Automatically discovering how LLMs should manage their context window

Updated 2026-02-10

How an LLM uses its context window matters a lot – the difference between a good and bad context management strategy can be 6x on downstream tasks1. Right now, these strategies are hand-designed. We’re trying to automate that.

The idea

We represent context management strategies as executable Python programs: each program decides what to store, how to retrieve it, and how to format it for the model. Then we search over the space of programs using LLM-guided evolution. The search loop maintains a population of strategy programs, evaluates them on a task suite, and uses an LLM to propose mutations informed by execution logs. The result is a fully automatic pipeline that discovers context strategies without human design effort.

Results

Main results table
Reference baselines (top) vs. meta-learned strategies (bottom). Best strategy reaches 55.8% average accuracy -- 8.3 points above the hand-designed ACE baseline -- while using 3x fewer context characters.

What we found

  • The search discovers qualitatively distinct strategies. Across runs, 7 different strategy families emerged, not just minor variants of each other.
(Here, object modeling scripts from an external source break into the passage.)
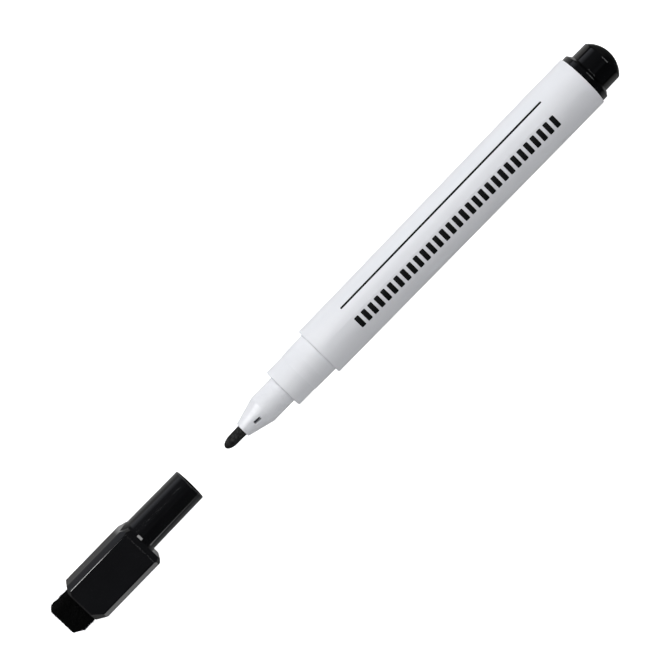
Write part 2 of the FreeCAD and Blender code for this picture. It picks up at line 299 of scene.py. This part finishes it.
white = white_plastic("white_plastic")
white_front = white_plastic("white_plastic_front", barrel_low.x - COLLAR_LENGTH)
black = black_plastic("black_plastic", (0.0022, 0.0022, 0.0026), (0.0034, 0.0034, 0.0040))
black_plug = black_plastic("black_plastic_plug", (0.0007, 0.0007, 0.0009), (0.0012, 0.0012, 0.0015))
dress("barrel", white)
dress("front_section", white_front)
dress("rear_plug", black_plug)
dress("cap_shell", black)
dress("nib", nib_fibre())
dress("ink_reservoir", felt("reservoir_fibre", (0.010, 0.010, 0.012), (0.03, 0.03, 0.034)))
dress("reservoir_film", soft_plastic("clear_film", (0.70, 0.70, 0.72), (0.80, 0.80, 0.82)))
dress("inner_seal", soft_plastic("seal_plastic", (0.010, 0.010, 0.011), (0.02, 0.02, 0.022)))
dress("felt_adhesive", soft_plastic("adhesive", (0.55, 0.50, 0.38), (0.66, 0.61, 0.48)))
dress("magnet", ferrite())


# ---------------------------------------------------------------------------
# Printed marks on the barrel
# ---------------------------------------------------------------------------
PRINT_MARGIN = 10.0 * MM
BAND_ARC = 2.0 * MM
BAND_HEIGHT = 3.0 * MM
BAND_RINGS = 6
BAR_WIDTH = 1.2 * MM
BAR_STEP = 2.0 * MM
BAR_CORNER = 0.22 * MM
LINE_ARC = -3.4 * MM
LINE_HEIGHT = 0.5 * MM
LINE_CORNER = 0.2 * MM
LINE_RINGS = 3
CORNER_STEPS = 5
OUTLINE_SPACING = 0.25 * MM
INK_LIFT = 0.015 * MM
INK_THICKNESS = 0.012 * MM
ink = printed_ink()
print_radius = barrel_high.z
print_start = barrel_low.x + PRINT_MARGIN
print_length = barrel_high.x - barrel_low.x - 2 * PRINT_MARGIN


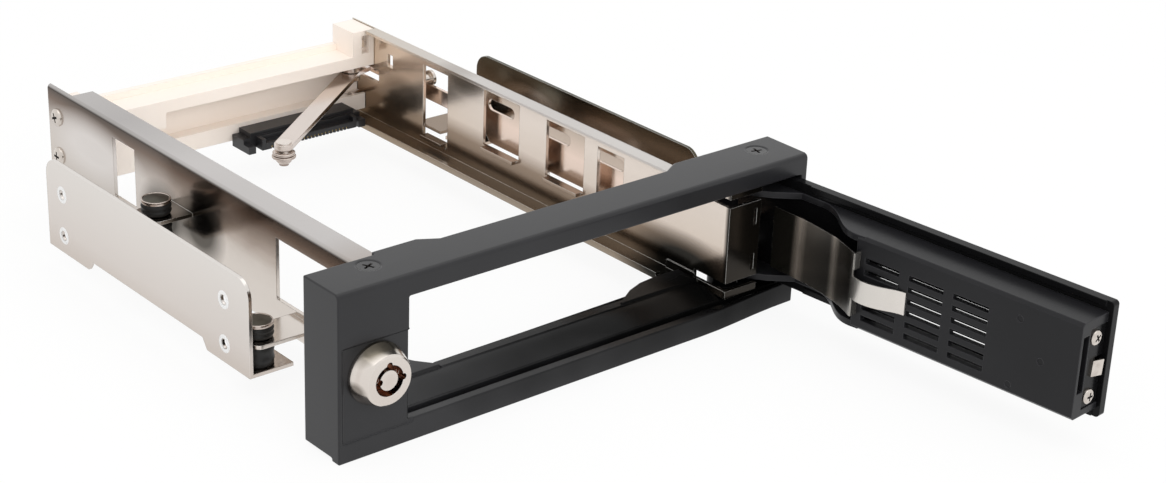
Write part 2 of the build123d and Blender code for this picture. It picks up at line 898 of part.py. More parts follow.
def door_outer_panel():
    """The face of the door with its rim, and the curved shell round the hinge."""
    start = radians(shell_start_angle)
    end = radians(shell_end_angle)
    skin = block(-door_free_end, shell_radius * cos(start), face_y, skin_y, door_bottom_z, door_top_z)
    skin = fillet(skin.edges().filter_by(Axis.Y).group_by(Axis.X)[0], door_corner)
    rim_y = face_y + door_rim_depth
    rim_end = -door_free_end + door_corner * 2
    rim_start = -box_start + 24
    skin += block(rim_end, rim_start, face_y, rim_y, door_top_z - door_rim_wall, door_top_z)
    skin += block(rim_end, rim_start, face_y, rim_y, door_bottom_z, door_bottom_z + door_rim_wall)
    ring = extrude(Plane.XY.offset(door_bottom_z) * disc(shell_radius), door_top_z - door_bottom_z)
    ring -= rod(0, 0, 0, 50, shell_radius - shell_wall)
    far = 40
    wedge = upright(
        [
            (0, 0),
            (far * cos(start), far * sin(start)),
            (far, far * sin(start)),
            (far * cos(end), far * sin(end)),
        ],
        0, 50,
    )
    skin += ring & wedge
    first = slot_starts[0] - face_slot_margin
    last = slot_starts[-1] + slot_length + face_slot_margin
    for row in range(slot_rows):
        z = slot_top_z - row * slot_pitch
        skin -= block(-last, -first, face_y - 1, skin_y + 1, z - slot_height, z)
    return skin


def arm_plate(z0, z1):
    """One of the two arms that join the box to the hinge in a hollow curve."""
    base_y = skin_y + box_seam
    edge_x = -box_start - 2
    hollow = Spline(
        (-44.76, box_y - 0.4), (-39.86, face_y + 11.9), (-29.56, face_y + 4.5), (-22.96, face_y + 2.75)
    )
    outline = [
        Line((edge_x, base_y), (edge_x, box_y - 0.4)),
        Line((edge_x, box_y - 0.4), hollow @ 0),
        hollow,
        Line(hollow @ 1, (-17.0, skin_y + 0.6)),
        Line((-17.0, skin_y + 0.6), (-11.6, face_y + 8.0)),
        Line((-11.6, face_y + 8.0), (-arm_boss_radius, 0)),
        ThreePointArc((-arm_boss_radius, 0), (0, arm_boss_radius), (arm_boss_radius, 0)),
        Line((arm_boss_radius, 0), (arm_boss_radius, base_y)),
        Line((arm_boss_radius, base_y), (edge_x, base_y)),
    ]
    return extrude(Plane.XY.offset(z0) * make_face(outline), z1 - z0)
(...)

Some resemble known approaches; others are genuinely novel.
  • Novel strategies include an online bandit over retrieval methods that dynamically selects between different retrieval functions based on recent reward, and a dual-pool MMR diversity scheme that maintains separate memory pools and merges them using maximal marginal relevance.
  • Less context can be better. The top strategies aggressively compress and filter, suggesting that current models are hurt more by irrelevant context than by missing information.
  • Paper (coming soon)
  • Code
  1. Measured on the SWE-bench Verified suite across 64 agent configurations. See the full benchmark data for details.